December, Senior Year

Now is the time, if you haven’t already done so, to apply to all the colleges that are on your list. By this point, you will have everything you need. Once those teacher recommendations are in hand, get those applications out in the mail. Remember that college application timelines vary, so you should check their websites or contact them to figure out when are college applications due. It usually takes about six to eight weeks to receive notice if you have been accepted or not. If accepted, there is a very good chance you will also receive a financial package notification as well at this time.

March, Senior Year

By mid-March, you should know which colleges would like to have you as a student during the upcoming school year. Now is the time to make your final decision. If you need to, visit the schools that are in the running. Be sure to consider the financial package each school has to offer. Paying for college is expensive, and if there is a school offering you a great financial deal, it could be too good to pass up.

April, Senior Year

Once you have your choice nailed down and have discussed everything with your parents, it is time to figure out how to pay for any school expenses that are not covered. Your parents will probably play a role in this, so communication is key. Once you tally up your scholarships, grants, family contributions (if any), and federal loans, you may find you need a little extra to be able to go to school — this is where private student loans usually become an option to consider.
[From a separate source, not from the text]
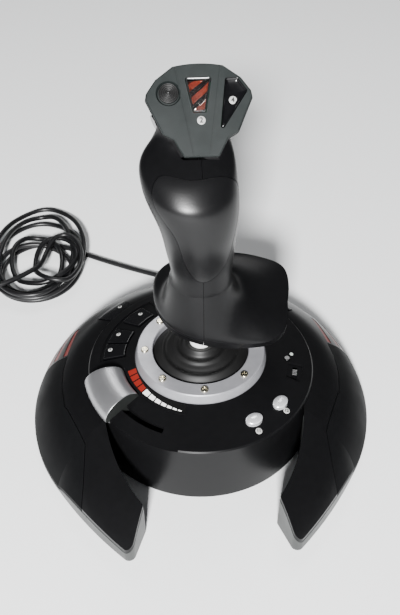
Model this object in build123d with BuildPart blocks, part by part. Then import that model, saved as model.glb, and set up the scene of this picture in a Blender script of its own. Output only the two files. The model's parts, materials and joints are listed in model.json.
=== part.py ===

Don’t Let the Stress Get to You!

It is easy to become overwhelmed with college prep, but if you just take it month by month, you should be able to survive perfectly fine. The key is planning ahead, and getting your timeline set up for when to apply for college, so you don’t miss any college application deadlines. It may be hard to fathom, but in a few short years, you will be viewed as an adult and will be entering a career of your own. These years will be some of the most exciting of your life, so take them in and enjoy them the best you can!